A new chapter in sustainable infrastructure has opened in India, quite literally. A 12-kilometre stretch of the Delhi–Mumbai Expressway, now traversing the buffer zone of Ranthambore Tiger Reserve, is being celebrated as the country’s first dedicated wildlife corridor along a national highway. Designed with ecological sensitivity and wildlife conservation at its core, this stretch in Sawai Madhopur district marks a pivotal shift in how India builds its roads — balancing speed with sustainability and concrete with conservation.
India’s bustling roadways have long posed threats to migratory animals and forest inhabitants. This stretch between Delhi and Mumbai, however, flips that narrative. Engineered with five overpasses (each around 500 metres long) and a 1.2 km underpass — the longest in India — it is designed specifically to allow tigers, bears, leopards and other animals to cross safely, undisturbed by traffic.
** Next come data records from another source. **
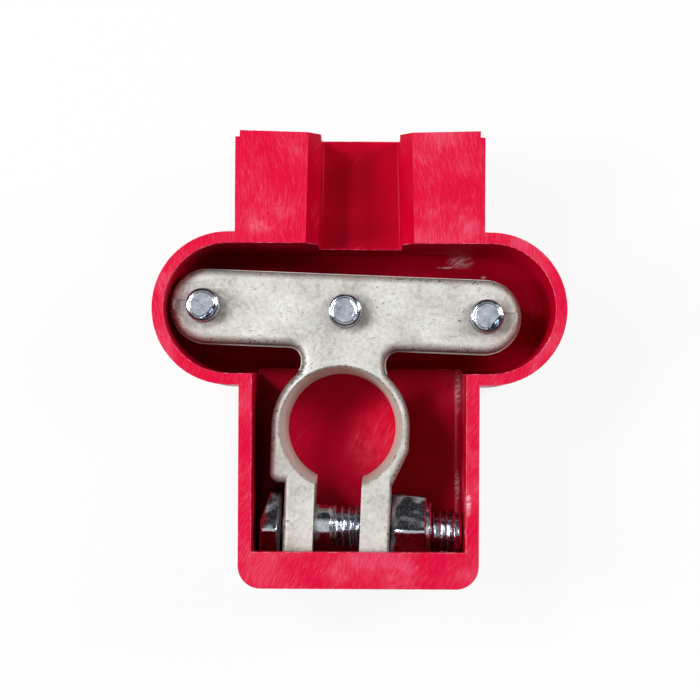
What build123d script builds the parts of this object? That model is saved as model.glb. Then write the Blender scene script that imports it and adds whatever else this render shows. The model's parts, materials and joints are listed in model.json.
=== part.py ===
from build123d import *
from math import cos, pi, radians, sin, sqrt, tan
import os

# T-bar battery terminal clamp resting in its open-sided terminal cover, in millimetres.
# The cover lies on its closed back with the open side up (+Z). The cable channel points along +Y.
# The clamp lies face down in the cover, so the wide mouth of its post bore looks up (+Z).

# ---- clamp casting ------------------------------------------------------------------------
bore_mouth_diameter = 21.6      # wide mouth of the spread bore, on the open side
bore_taper = 1 / 9              # diameter lost per millimetre of depth, the battery post taper
bore_edge_chamfer = 0.25
ring_height = 17.0
ring_wall = 1.5                 # at the wide mouth
bar_length = 62.2
bar_width = 13.0
bar_thickness = 9.0
neck_width = 14.7
neck_length = 4.24              # along its sides, from the ring to the bar
neck_bar_radius = 2.4
neck_ring_radius = 3.0
lug_gap = 8.3
lug_thickness = 5.35
lug_end_radius = 3.4            # rounded end of each lug, seen from its side
lug_beyond_bolt = 6.5
cheek_clearance = 0.25          # foot of the two cheeks to the turning corners of the bolt head
cheek_corner_radius = 1.8       # square cheek, beside the bolt head
cheek_slope_start = 3.8         # sloping cheek, beside the nut
cheek_slope_radius = 3.0
casting_draft = 1.5             # degrees, away from the parting line
casting_edge_radius = 0.7       # on the far side
casting_face_radius = 1.5       # on the open side, round the bar, the neck and the ring
lug_face_radius = 0.8           # on the open side, round the lugs
flash_width = 0.22
flash_thickness = 0.45
gate_groove_width = 1.7
gate_groove_depth = 0.3

# ---- M8 clamping bolt and nut -------------------------------------------------------------
bolt_diameter = 8.0
bolt_length = 32.2
bolt_tip_chamfer = 0.9
bolt_offset = 17.9              # bore axis to the bolt axis
bolt_rise = 0.3                 # bolt axis above the middle of the lugs, towards the wide mouth
bolt_hole_clearance = 0.4       # radial, in the lugs
bolt_head_flats = 13.0
bolt_head_height = 3.7
bolt_head_slant = 17.0          # degrees, how the crown falls away on the side of the ring
bolt_head_slant_start = 0.9     # from the bolt axis
bolt_head_crown_bevel = 0.35    # at the corners
bolt_head_bevel = 0.9           # scalloped edge on the lug side
bolt_head_gap = 0.4             # head to lug
bolt_head_turn = 6.0            # degrees about the bolt axis
nut_flats = 13.0
nut_hex_length = 6.2
nut_collar_diameter = 12.2
nut_collar_length = 0.9
nut_collar_radius = 0.4
nut_gap = 0.15                  # nut to lug
nut_free_turns = 4.0
bolt_pitch = 1.25

# ---- M6 terminal screws and their washers -------------------------------------------------
screw_diameter = 6.0
screw_end_distance = 6.1        # outer screws to the ends of the bar
screw_proud = 3.0               # threaded tip standing out of the bar
screw_tip_chamfer = 0.85
screw_head_flats = 10.0
screw_head_height = 4.0
screw_back_off = 3.5
flat_washer_diameter = 12.0
flat_washer_clearance = 0.2     # radial, over the screw
flat_washer_thickness = 1.6
spring_washer_diameter = 11.8
spring_washer_clearance = 0.15  # radial, over the screw
spring_washer_thickness = 1.6
spring_washer_slit = 1.1
spring_washer_slit_tilt = 22.0
thread_clearance = 0.05         # radial, plain cylinder in its threaded hole
hexagon_over = 0.05             # turned blank past the corners of its hexagon
hexagon_face_share = 0.95       # turned face of a hexagon, as a share of its flats

# ---- terminal cover -----------------------------------------------------------------------
back_thickness = 2.2
head_to_back_gap = 1.3          # left when a terminal screw is backed right off
rim_above_clamp = 4.8
bar_room = 4.85                 # each side of the bar, for cable lugs
bar_end_gap = 0.55
bolt_end_gap = 0.33
bolt_end_room = 0.6             # lugs, bolt head and nut to the end wall
bar_cavity_wall = 2.0
pocket_wall = 2.3               # round the ring and the lugs
lip_reach = 4.1
lip_thickness = 3.0
shelf_reach = 1.3               # floor under the ring, running in under the bar
cavity_draft = 1.0
bar_floor_radius = 2.5
pocket_floor_radius = 1.5
cover_corner_radius = 4.0
back_edge_radius = 1.5
block_reach = 17.6              # the two blocks beside the cable channel
blocks_width = 43.6
block_end_fall = 0.3
block_notch_width = 0.8
block_notch_length = 1.1
channel_mouth_width = 18.0      # at the rim, outer end
channel_root_width = 19.0       # at the rim, where it opens into the bar cavity
channel_depth = 12.5
channel_chamfer_width = 2.1
channel_chamfer_depth = 3.0
channel_floor_radius = 0.5
clamp_turn = -2.0               # degrees, how the clamp has settled in the cover
bar_settle_x = -2.58            # middle of the bar from the middle of its cavity
bar_settle_y = -0.21
cut_over = 1.0                  # how far cuts run past the faces they open

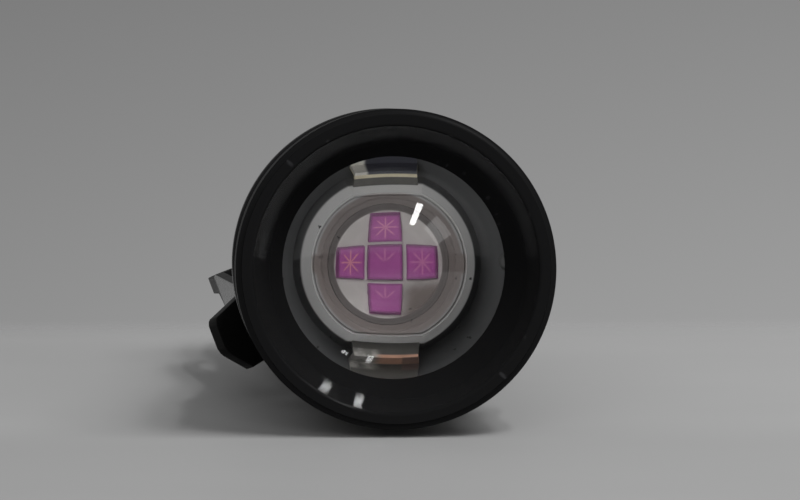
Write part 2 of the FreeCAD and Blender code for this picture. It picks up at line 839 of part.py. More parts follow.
# Driver: round board behind the pill's hollow, with its parts on the front and its spring on the back
driver_board = turned(
    "driver_board",
    [(0, driver_front), (driver_radius, driver_front), (driver_radius, driver_back), (0, driver_back)],
)
inductor_front = driver_front - inductor_height
driver_inductor = turned(
    "driver_inductor",
    [
        (0, inductor_front),
        (inductor_radius, inductor_front),
        (inductor_radius, inductor_front + inductor_flange),
        (inductor_waist, inductor_front + inductor_flange),
        (inductor_waist, driver_front - inductor_flange),
        (inductor_radius, driver_front - inductor_flange),
        (inductor_radius, driver_front),
        (0, driver_front),
    ],
)
bind(driver_inductor, "Placement.Base.z", inductor_offset)
driver_chips = group(
    "driver_chips",
    [
        block(
            f"chip_{number + 1}",
            chip_pitch * (number - 1),
            driver_front - chip_height,
            -inductor_offset,
            chip_length,
            chip_height,
            chip_width,
        )
        for number in range(3)
    ],
)
driver_spring = coil("driver_spring", spring_radius, spring_radius, spring_wire, driver_back, cell_front, 2.5)
lead_wire_red = wire_run("lead_wire_red", 1)
lead_wire_black = wire_run("lead_wire_black", -1)

# Battery cell: sealed can with a raised button in front
cell_can_front = cell_front + cell_button_height
battery_cell = turned(
    "battery_cell",
    [
        (0, cell_front),
        (cell_button_radius, cell_front),
        (cell_button_radius, cell_can_front),
        (cell_radius - cell_rounding, cell_can_front),
        (cell_radius, cell_can_front + cell_rounding, cell_rounding),
        (cell_radius, cell_back - cell_rounding),
        (cell_radius - cell_rounding, cell_back, cell_rounding),
        (0, cell_back),
    ],
)

# Barrel: neck that the head slides on, cooling fins, squared grip, clip groove and tail thread
fins = []
for number in range(int(fin_count.value)):
    slot = shoulder_front + fin_width + (fin_width + fin_slot) * number
    fins += [
        (fin_radius, slot),
        (fin_radius - fin_depth, slot),
        (fin_radius - fin_depth, slot + fin_slot),
        (fin_radius, slot + fin_slot),
    ]
grip_length = clip_groove_front - grip_front
grip_pitch = grip_length / (grip_groove_count + 1)
grip_grooves = []
for number in range(int(grip_groove_count.value)):
    start = grip_front + grip_pitch * (number + 1) - grip_groove_width / 2
    grip_grooves += [
        (barrel_radius, start),
        (barrel_radius - grip_groove_depth, start + grip_groove_width / 2),
        (barrel_radius, start + grip_groove_width),
    ]
barrel = turned(
    "barrel",
    [
        (pill_stub_radius + seat_clearance, barrel_front),
        (neck_radius, barrel_front),
        (neck_radius, shoulder_front),
        (fin_radius - edge_chamfer, shoulder_front),
        (fin_radius, shoulder_front + edge_chamfer),
        *fins,
        (fin_radius, fins_back),
        (barrel_radius, grip_front),
        *grip_grooves,
        (barrel_radius, clip_groove_front),
        (clip_groove_radius, clip_groove_front),
        (clip_groove_radius, flange_front),
        (barrel_radius, flange_front),
        (barrel_radius, flange_back),
        (thread_radius, flange_back),
        (thread_radius, tail_groove_front),
        (tail_groove_radius, tail_groove_front),
        (tail_groove_radius, thread_front),
        (thread_radius, thread_front),
        (thread_radius, barrel_back),
        (cell_bore, barrel_back),
        (cell_bore, barrel_step),
        (pill_stub_radius + seat_clearance, barrel_step),
    ],
)
flutes(
    barrel,
    "grip_flute",
    barrel_radius,
    grip_groove_depth,
    grip_flute_radius,
    grip_flute_count,
    grip_front + grip_groove_width,
    grip_length - 2 * grip_groove_width,
)

# Pocket clip: one bent strip of spring steel, a split clamp ring and an arm that points forward
clamp_inner = clip_groove_radius + running_clearance
clamp_outer = clamp_inner + clip_thickness
clamp_front = clip_groove_front + 2 * running_clearance
clamp_back = clamp_front + clamp_width
bend_middle = clamp_inner + clip_thickness / 2 + clip_bend
bend_inner = clip_bend - clip_thickness / 2
bend_outer = clip_bend + clip_thickness / 2
heel_inner = fin_radius + clip_heel_gap
heel_outer = heel_inner + clip_thickness
tip_inner = clip_tip_radius - clip_thickness

clamp = new_body("clip_clamp")
clamp_sketch = sketch_on(clamp, "clamp_section", "XY_Plane")
rectangle(clamp_sketch, clamp_inner, clamp_outer, clamp_front, clamp_back)
doc.recompute()
clamp_ring = clamp.newObject("PartDesign::Revolution", "clamp_ring")
clamp_ring.Profile = clamp_sketch
clamp_ring.ReferenceAxis = (clamp_sketch, ["V_Axis"])
clamp_ring.Midplane = True
bind(clamp_ring, "Angle", 360 - clamp_opening)
doc.recompute()

arm_side = new_body("clip_arm_side")
side_sketch = sketch_on(arm_side, "arm_side_outline", "XY_Plane")
draw_outline(
    side_sketch,
    [
        (clamp_inner, clamp_back - clip_thickness),
        (clamp_inner, clamp_back),
        (bend_middle, clamp_back + bend_outer, -bend_outer),
        (bend_middle + bend_outer, clamp_back, -bend_outer),
        (heel_outer, clip_heel_station),
        (clip_tip_radius, clip_tip_station),
        (tip_inner, clip_tip_station),
        (heel_inner, clip_heel_station + clip_thickness / 2),
        (bend_middle + bend_inner, clamp_back),
        (bend_middle, clamp_back + bend_inner, bend_inner),
        (clamp_outer, clamp_back, bend_inner),
        (clamp_outer, clamp_back - clip_thickness),
    ],
)
doc.recompute()
side_pad = arm_side.newObject("PartDesign::Pad", "arm_strip")
side_pad.Profile = side_sketch
side_pad.Midplane = True
bind(side_pad, "Length", clip_half_width * 4)
doc.recompute()

arm_plan = new_body("clip_arm_plan")
plan_sketch = sketch_on(arm_plan, "arm_plan_outline", "YZ_Plane")
neck_edge = clip_neck_width - clip_half_width
neck_front = clamp_back - clip_neck_length
beyond_bend = clamp_back + 2 * bend_outer
draw_outline(
    plan_sketch,
    [
        (clip_tip_station, -clip_tip_half_width),
        (clip_tip_station + clip_flare_length, -clip_half_width),
        (beyond_bend, -clip_half_width),
        (beyond_bend, neck_edge),
        (neck_front, neck_edge),
        (neck_front - clip_shoulder_length, clip_half_width),
        (clip_tip_station + clip_flare_length, clip_half_width),
        (clip_tip_station, clip_tip_half_width),
    ],
)
doc.recompute()
plan_pad = arm_plan.newObject("PartDesign::Pad", "arm_plan_block")
plan_pad.Profile = plan_sketch
bind(plan_pad, "Length", clip_tip_radius + clip_thickness)
doc.recompute()

arm = doc.addObject("Part::MultiCommon", "clip_arm")
arm.Shapes = [arm_side, arm_plan]
pocket_clip = doc.addObject("Part::MultiFuse", "pocket_clip")
pocket_clip.Label = "pocket_clip"
pocket_clip.Shapes = [clamp, arm]
pocket_clip.Refine = True
pocket_clip.Placement = FreeCAD.Placement(Vector(0, 0, 0), FreeCAD.Rotation(Vector(0, 1, 0), 0))
bind(pocket_clip, "Placement.Rotation.Axis.y", 1)
bind(pocket_clip, "Placement.Rotation.Angle", 180 - clip_angle)

tail_o_ring = torus("tail_o_ring", tail_seal_radius, tail_seal_section, tail_groove_station)

# Tail cap: screws over the barrel's thread. Its raised fluted band also keeps the torch from rolling,
# and its end flange has a lanyard hole
tail_cap = turned(
    "tail_cap",
    [
        (seal_bore, cap_front),
        (cap_land_radius - edge_chamfer, cap_front),
        (cap_land_radius, cap_front + edge_chamfer),
        (cap_land_radius, cap_band_front),
        (cap_radius, cap_band_front + cap_land_depth),
        (cap_radius, cap_band_back - cap_land_depth),
        (cap_land_radius, cap_band_back),
        (cap_land_radius, cap_back - edge_chamfer),
        (cap_land_radius - edge_chamfer, cap_back),
        (boot_radius + boot_hole_clearance, cap_back),
        (boot_radius + boot_hole_clearance, boot_seat),
        (cap_inner, boot_seat),
        (cap_inner, switch_board_back),
        (cap_bore, switch_board_back),
        (cap_bore, ring_front - seat_clearance / 2),
        (thread_radius + thread_clearance, ring_front - seat_clearance / 2),
        (thread_radius + thread_clearance, thread_front + thread_clearance),
        (seal_bore, thread_front + thread_clearance),
    ],
)
flutes(
    tail_cap,
    "cap_flute",
    cap_radius,
    cap_flute_depth,
    cap_flute_radius,
    cap_flute_count,
    cap_band_front,
    cap_band_back - cap_band_front,
    lowest=True,
)
lanyard_circle = cap_land_radius - lanyard_wall - lanyard_radius
notch_floor = lanyard_circle - lanyard_radius
cut_along(
    tail_cap,
    "lanyard_notch",
    lambda sketch: rectangle(
        sketch, -lanyard_notch_width / 2, lanyard_notch_width / 2, notch_floor, cap_radius + lanyard_wall
    ),
    cap_band_back - lanyard_notch_length,
    lanyard_notch_length,
)
cut_along(
    tail_cap,
    "lanyard_hole",
    lambda sketch: draw_circle(sketch, 0, lanyard_circle, lanyard_radius),
    cap_band_back,
    cap_end_flange,
)

def dome_curve(radius, rise):
    """The radius of a shallow dome from its foot radius and its rise."""
    return (radius * radius + rise * rise) / (rise * 2)


# Switch boot: moulded rubber, its flange clamped behind the cap's end wall
boot_cavity = boot_radius - boot_wall
boot_rise = boot_stand_out - boot_skirt
switch_boot = turned(
    "switch_boot",
    [
        (boot_cavity, washer_back),
        (cap_inner - boot_hole_clearance, washer_back),
        (cap_inner - boot_hole_clearance, boot_seat),
        (boot_radius, boot_seat),
        (boot_radius, cap_back + boot_skirt),
        (boot_crown, boot_tip, dome_curve(boot_radius - boot_crown, boot_rise)),
        (0, boot_tip),
        (0, boot_tip - boot_wall),
        (boot_crown, boot_tip - boot_wall),
        (boot_cavity, cap_back + boot_skirt - boot_wall, -dome_curve(boot_cavity - boot_crown, boot_rise)),
    ],
)
boot_washer = turned(
    "boot_washer",
    [
        (washer_hole, switch_back),
        (cap_inner - boot_hole_clearance, switch_back),
        (cap_inner - boot_hole_clearance, washer_back),
        (washer_hole, washer_back),
    ],
)
switch_retaining_ring = turned(
    "switch_retaining_ring",
    [
        (retaining_ring_hole, ring_front),
        (switch_board_radius, ring_front),
        (switch_board_radius, switch_board_front),
        (retaining_ring_hole, switch_board_front),
    ],
)
wrench_notches(
    switch_retaining_ring,
    "switch_ring_notch",
    switch_board_radius + wrench_notch_depth,
    retaining_ring_hole - wrench_notch_depth,
    ring_front,
)
switch_board = turned(
    "switch_board",
    [
        (0, switch_board_front),
        (switch_board_radius, switch_board_front),
        (switch_board_radius, switch_board_back),
        (0, switch_board_back),
    ],
)
terminal_slot = terminal_width / 2 + seat_clearance
for number, side in enumerate((1, -1)):
    cut_along(
        switch_board,
        f"terminal_slot_{number + 1}",
        lambda sketch: rectangle(
            sketch,
            terminal_offset * side - terminal_slot,
            terminal_offset * side + terminal_slot,
            -terminal_slot,
            terminal_slot,
        ),
        switch_board_front,
        switch_board_thickness,
    )

# Switch: housing with a captive plunger on a coil spring
switch_housing = turned(
    "switch_housing",
    [
        (0, switch_board_back),
        (switch_radius, switch_board_back),
        (switch_radius, switch_back),
        (plunger_radius + running_clearance, switch_back),
        (plunger_radius + running_clearance, switch_back - switch_roof),
        (switch_cavity_radius, switch_back - switch_roof),
        (switch_cavity_radius, cavity_front),
        (0, cavity_front),
    ],
)
terminal_length = switch_board_thickness + terminal_stand_out
switch_terminals = group(
    "switch_terminals",
    [
        block(
            f"terminal_{number + 1}",
            terminal_offset * side,
            switch_board_front - terminal_stand_out,
            0,
            terminal_width,
            terminal_length,
            terminal_width,
        )
        for number, side in enumerate((1, -1))
    ],
)
switch_plunger = turned(
    "switch_plunger",
    [
        (0, plunger_flange_front),
        (plunger_flange_radius, plunger_flange_front),
        (plunger_flange_radius, plunger_flange_back),
        (plunger_radius, plunger_flange_back),
        (plunger_radius, plunger_tip - edge_chamfer),
        (plunger_radius - edge_chamfer, plunger_tip),
        (0, plunger_tip),
    ],
)
switch_spring = coil(
    "switch_spring",
    switch_spring_radius,
    switch_spring_radius,
    switch_wire,
    cavity_front,
    plunger_flange_front,
    2.5,
)
tail_spring = coil(
    "tail_spring",
    tail_spring_radius,
    tail_spring_base,
    tail_wire,
    cell_back,
    switch_board_front,
    2.0,
)

pieces = [
    head_shell,
    lens,
    lens_seal,
    lens_retaining_ring,
    head_glide_o_ring,
    pill,
    star_board,
    emitter_housing,
    emitter_slug,
    emitter_dies,
    emitter_dome,
    emitter_lead_positive,
    emitter_lead_negative,
    driver_board,
    driver_inductor,
    driver_chips,
    driver_spring,
    lead_wire_red,
    lead_wire_black,
    battery_cell,
    barrel,
    pocket_clip,
    tail_o_ring,
    tail_cap,
    switch_boot,
    boot_washer,
    switch_retaining_ring,
    switch_board,
    switch_housing,
    switch_terminals,
    switch_plunger,
    switch_spring,
    tail_spring,
]

doc.recompute()
for item in doc.Objects:
    if "Invalid" in item.State or "Error" in item.State:
        raise RuntimeError(f"{item.Name} failed: {item.State}")
for piece in pieces:
    if piece.Shape.isNull() or not piece.Shape.isValid() or not piece.Shape.Solids:
        raise RuntimeError(f"{piece.Label} has no sound solid")

os.makedirs("parts", exist_ok=True)
for piece in pieces:
    piece.Shape.exportStep(f"parts/{piece.Label}.step")
    print(f"{piece.Label}: {len(piece.Shape.Solids)} solid, {piece.Shape.Volume:.1f} mm3")
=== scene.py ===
import math

import bmesh
import bpy
import numpy as np
from mathutils import Matrix, Vector


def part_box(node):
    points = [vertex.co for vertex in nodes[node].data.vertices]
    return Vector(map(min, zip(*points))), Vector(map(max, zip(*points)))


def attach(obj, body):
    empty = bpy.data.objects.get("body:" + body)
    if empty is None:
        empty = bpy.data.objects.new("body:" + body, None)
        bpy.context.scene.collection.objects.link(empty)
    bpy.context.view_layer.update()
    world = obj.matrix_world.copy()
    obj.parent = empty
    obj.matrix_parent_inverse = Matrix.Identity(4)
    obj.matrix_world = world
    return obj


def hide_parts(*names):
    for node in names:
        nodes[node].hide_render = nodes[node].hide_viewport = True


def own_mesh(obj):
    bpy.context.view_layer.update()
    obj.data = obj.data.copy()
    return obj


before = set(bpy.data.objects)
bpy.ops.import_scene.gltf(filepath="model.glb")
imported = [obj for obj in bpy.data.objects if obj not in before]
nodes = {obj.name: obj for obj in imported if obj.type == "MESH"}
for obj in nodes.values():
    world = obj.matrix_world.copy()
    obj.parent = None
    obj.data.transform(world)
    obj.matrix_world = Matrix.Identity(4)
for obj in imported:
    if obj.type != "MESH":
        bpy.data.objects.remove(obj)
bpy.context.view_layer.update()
MM = 0.001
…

What makes it remarkable is not just the scale, but the sensitivity: 5 km of the 12-km highway has been sunken or elevated to mirror the natural terrain. This allows animals to move intuitively along their migratory paths, without obstruction or confusion.
Concrete barriers aren’t the only things lining this eco-conscious highway. Four-metre-high boundary walls and two-metre sound barriers run alongside it to muffle vehicle noise and reduce animal distress. The corridor also features rainwater harvesting structures every 500 metres, drip irrigation systems and 35,000 trees planted to revive the natural landscape.